Sealing, Weep Paths, and Finishing Touches
Sealant isn't decoration; it's a system. On deep joints, I use backer rod so the bead bonds to two sides (frame and wall) and can flex without tearing. I choose a sealant that plays nicely with both vinyl and the exterior—formulated for stucco, fiber cement, or wood, as the case may be—and tool it smooth so water skates away instead of clinging.
Weeps are sacred. I never fill the lowest channels with foam or caulk. If the old frame drains to the exterior, I keep that path alive with sill adapters or by leaving the right gaps. Water will always find a way; my job is to give it a safe one.
Inside, I reinstall or replace stops, touch up paint, and check operation: the sash should slide without scraping; the lock should engage without a shove; the screen should seat cleanly. A good window disappears into daily life—that's the test.
Common Mistakes and How I Fix Them
Mistake: Measuring to the wrong leg and ordering a unit that barely fits. Fix: I slow down, feel for the widest leg on all four sides, and write "W minus 3/8, H minus 1/4" on my sketch so my hands don't outvote my notes.
Mistake: Blocking weep holes with foam in a burst of enthusiasm. Fix: I mark weep paths with painter's tape before I start and use sill adapters or shims to maintain drainage space where sealant is tempting.

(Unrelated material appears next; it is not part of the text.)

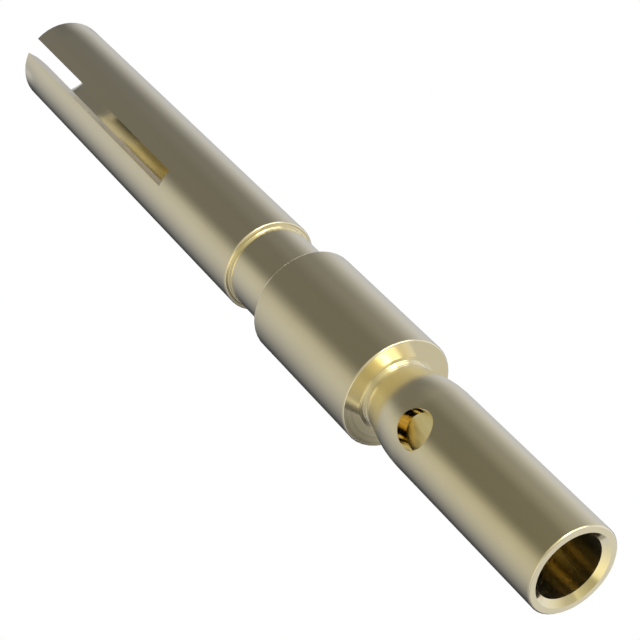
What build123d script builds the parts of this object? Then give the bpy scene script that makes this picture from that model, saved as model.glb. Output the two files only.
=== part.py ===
from build123d import *
import os
from math import radians, tan

# A crimp socket contact: one solid, turned from bar, bored from both ends, sawn and cross-drilled.
# It stands on its socket end. Z is the turning axis and rises from the socket's mouth to the wire
# end, and the origin is the middle of the mouth. The saw cut and the inspection hole face +X.
# All sizes are in millimetres.

# Socket barrel, with its two spring fingers
socket_od = 2.58
socket_len = 12.44
socket_bore = 1.61
socket_bore_depth = 9.6
mouth_depth = 0.52
mouth_widening = 0.15
slot_width = 0.50
slot_len = 8.54

# Front neck, the groove that a retaining clip grips
neck_depth = 0.14
neck_len = 1.78

# Collar, which seats in the insert, and the height of the cone round its front edge
collar_od = 2.93
collar_len = 4.21
collar_lead_in = 0.07

# Rear neck, a taper from its root at the collar out to the crimp barrel
root_od = 1.72
taper_len = 1.17
root_fillet = 0.12
shoulder_radius = 3.45

# Crimp barrel, open to the wire
crimp_od = 2.30
crimp_len = 5.62
wire_bore = 1.66
wire_bore_depth = 5.70
countersink_od = 1.94
inspection_hole = 0.98
inspection_hole_from_end = 4.78

# Edges, and the points that drills leave
edge_break = 0.04
tip_break = 0.03
corner_fillet = 0.04
drill_angle = 118

# How far a cutter runs out past the skin that it cuts through
runout = 0.5

# The neck's diameter, and the heights of the turned faces
neck_od = socket_od - 2 * neck_depth
socket_rear = socket_len
collar_front = socket_rear + neck_len
collar_rear = collar_front + collar_len
shoulder = collar_rear + taper_len
wire_end = shoulder + crimp_len


def half_profile(*points):
    """A closed profile beside the turning axis, drawn flat from pairs of diameter and height."""
    return make_face(Polyline(*[(diameter / 2, height) for diameter, height in points], close=True))


def corner(profile, diameter, height):
    """The corner of a half profile at a diameter and a height."""
    return profile.vertices().sort_by_distance((diameter / 2, height))[0]


def turned(profile):
    """The solid that a half profile sweeps out about the turning axis."""
    return revolve(Plane.XZ * profile, Axis.Z)


def drill_point(diameter):
    """The height of the cone that a drill of this diameter leaves at the bottom of its hole."""
    return diameter / 2 / tan(radians(drill_angle / 2))


def turned_outside():
    """The bar after turning: barrel, neck, collar, taper and barrel, with broken edges."""
    profile = half_profile(
        (0, 0),
        (socket_od, 0),
        (socket_od, socket_rear),
        (neck_od, socket_rear),
        (neck_od, collar_front),
        (collar_od - 2 * edge_break, collar_front),
        (collar_od, collar_front + collar_lead_in),
        (collar_od, collar_rear),
        (root_od, collar_rear),
        (crimp_od, shoulder),
        (crimp_od, wire_end),
        (0, wire_end),
    )
    outer_edges = [
        (socket_od, socket_rear),
        (collar_od, collar_rear),
        (crimp_od, wire_end),
    ]
    for place in outer_edges:
        profile = chamfer(corner(profile, *place), edge_break)
    profile = chamfer(corner(profile, socket_od, 0), tip_break)
    for place in [(neck_od, socket_rear), (neck_od, collar_front)]:
        profile = fillet(corner(profile, *place), corner_fillet)
    profile = fillet(corner(profile, root_od, collar_rear), root_fillet)
    profile = fillet(corner(profile, crimp_od, shoulder), shoulder_radius)
    return turned(profile)


def socket_cavity():
    """The blind bore for the pin. Its mouth opens out along an arc, to lead the pin in."""
    bore_r = socket_bore / 2
    mouth_r = bore_r + mouth_widening
    lead_in_radius = (mouth_depth**2 + mouth_widening**2) / (2 * mouth_widening)
    lead_in = RadiusArc((mouth_r, 0), (bore_r, mouth_depth), lead_in_radius)
    rest = Polyline(
        (bore_r, mouth_depth),
        (bore_r, socket_bore_depth),
        (0, socket_bore_depth + drill_point(socket_bore)),
        (0, -runout),
        (mouth_r, -runout),
        (mouth_r, 0),
    )
    return turned(make_face(lead_in + rest))


def wire_cavity():
    """The blind bore for the stripped wire, with a countersink that gathers its strands."""
    countersink_depth = (countersink_od - wire_bore) / 2
    profile = half_profile(
        (0, wire_end + runout),
        (countersink_od, wire_end + runout),
        (countersink_od, wire_end),
        (wire_bore, wire_end - countersink_depth),
        (wire_bore, wire_end - wire_bore_depth),
        (0, wire_end - wire_bore_depth - drill_point(wire_bore)),
    )
    return turned(profile)


def saw_cut():
    """One cut across the whole socket barrel. It leaves two fingers and a square end."""
    below = (Align.CENTER, Align.CENTER, Align.MAX)
    cut = Box(socket_od + 2 * runout, slot_width, slot_len + runout, align=below)
    return Pos(0, 0, slot_len) * cut


def inspection_cut():
    """The cross hole through one wall of the crimp barrel, which shows that the wire is fully in."""
    from_axis = (Align.CENTER, Align.CENTER, Align.MIN)
    drill = Cylinder(inspection_hole / 2, crimp_od / 2 + runout, align=from_axis)
    return Pos(0, 0, wire_end - inspection_hole_from_end) * Rot(0, 90, 0) * drill


def contact():
    """The whole contact, as one solid."""
    return turned_outside() - socket_cavity() - wire_cavity() - saw_cut() - inspection_cut()


os.makedirs("parts", exist_ok=True)
export_step(contact(), "parts/contact.step")
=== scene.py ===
from math import cos, pi, radians, sin

import bpy
from mathutils import Matrix, Vector

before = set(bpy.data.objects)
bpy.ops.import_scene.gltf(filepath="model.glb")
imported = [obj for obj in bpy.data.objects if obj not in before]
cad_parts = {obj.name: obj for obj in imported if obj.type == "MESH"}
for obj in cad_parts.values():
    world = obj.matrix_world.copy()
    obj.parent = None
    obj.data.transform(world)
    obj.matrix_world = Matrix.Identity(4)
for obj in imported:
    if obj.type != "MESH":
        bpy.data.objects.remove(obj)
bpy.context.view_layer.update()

# Camera, in the frame of the contact, in metres: where it stands, the directions of its right and
# up, and the nearest and furthest that it sees
LENS_MM = 106.008
SENSOR_MM = 36.0
CAMERA_PLACE = Vector((0.0321095, -0.0080278, 0.0468229))
CAMERA_RIGHT = Vector((-0.647388, -0.566745, 0.509597))
CAMERA_UP = Vector((0.303047, -0.804907, -0.510184))
CLIP_NEAR = 0.001
CLIP_FAR = 2.0

# Studio light, all of it soft. Each window of light: azimuth of its middle, half its width,
# softness of its right and left edges, its lowest and highest elevation, softness of those two
# edges, all in degrees, and its radiance. The last one is a dark flag, which takes light away.
LIGHT_COLOUR = (1.01, 0.994, 0.954, 1.0)
BASE_LIGHT = 0.097
WINDOWS = (
    (-156.1, 39.5, 2.5, 65.0, -100.0, 56.5, 60.0, 44.0, 0.417),
    (57.0, 36.5, 51.0, 95.0, -122.0, 60.0, 46.0, 30.0, 0.428),
    (-24.0, 58.0, 110.0, 16.0, -122.0, 17.0, 11.0, 52.0, 0.068),
    (-101.0, 36.5, 110.0, 42.0, -34.0, 62.5, 60.0, 17.5, 0.342),
    (-72.0, 27.0, 19.5, 15.0, -6.5, 23.5, 12.0, 13.0, 1.38),
    (-57.0, 11.0, 12.0, 14.0, 1.0, 16.0, 12.0, 12.0, 2.8),
    (-114.8, 80.8, 2.5, 6.0, -6.0, 40.5, 21.5, 22.0, 0.155),
    (-35.0, 33.0, 5.0, 110.0, -9.0, 52.0, 60.0, 41.0, 0.824),
    (18.0, 243.0, 14.0, 12.0, 57.0, 141.0, 38.0, 17.0, 0.423),
    (154.7, 9.7, 10.0, 2.5, 0.0, 36.0, 20.0, 2.0, 0.52),
    (130.0, 38.0, 25.0, 25.0, -110.0, -58.5, 10.0, 4.0, 0.40),
    (148.0, 17.5, 24.0, 4.0, -110.0, -20.0, 10.0, 20.0, -0.045),
)
LIGHT_MAP_PIXELS = 256

# A bowed strip of light, which stands where the countersink mirrors it to the photograph's
# viewpoint: the direction of that viewpoint; the sine of the elevation to which the countersink
# faces, and half the strip's width and its softness in that sine; the azimuths of the strip's ends
# and their softness, in degrees; and its radiance
STRIP_VIEW = (0.812, -0.203, 0.546)
STRIP_RISE = 0.707
STRIP_HALF = 0.03
STRIP_SOFT = 0.03
STRIP_FROM = 20.0
STRIP_TO = 150.0
STRIP_END_SOFT = 20.0
STRIP_RADIANCE = 0.52

# Floor, a pale sweep that rises all round, in metres
FLOOR_RADIUS = 0.30
COVE_RADIUS = 0.25
WALL_HEIGHT = 0.60
COVE_STEPS = 12
FLOOR_SIDES = 96

# Gold plating: what it reflects head on, where it is bright and where it is dull, and at a glance,
# where its gloss turns neutral; and the Layer Weight's blend between the two
GOLD = (0.90, 0.765, 0.345, 1.0)
GOLD_DULL = (0.87, 0.73, 0.32, 1.0)
GLANCE = (1.0, 1.0, 1.0, 1.0)
GLANCE_BLEND = 0.5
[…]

Mistake: Over-tightening fasteners and bowing the vinyl frame. Fix: I tighten in stages, alternating sides, and I stop as soon as the frame kisses the shims and reads true on the level.
Mistake: Skipping a dry fit. Fix: I always test the window in the opening first. Five minutes of rehearsal saves an afternoon of re-work.
Mini-FAQ: Short Answers to Big Choices
Do I need a new-construction fin? Not unless I'm already rebuilding the exterior. For most aluminum replacements, block frames or retrofit flanges deliver clean results without tearing into stucco or brick.
Which is better—replacement or retrofit? Both work. Replacement gives more interior control; retrofit keeps stucco edges untouched and looks tidy from the street. I choose by exterior material and the condition of the old frame.
How close should my order size be? I subtract 3/8 inch from width and 1/4 inch from height off the widest-leg measurements. The clearance lets me square, shim, and seal correctly.
Can I DIY this? Yes, if you're comfortable with glass handling, precise measuring, and careful sealing. I still bring in licensed pros for electrical conflicts, structural surprises, or large spans that want extra hands and experience.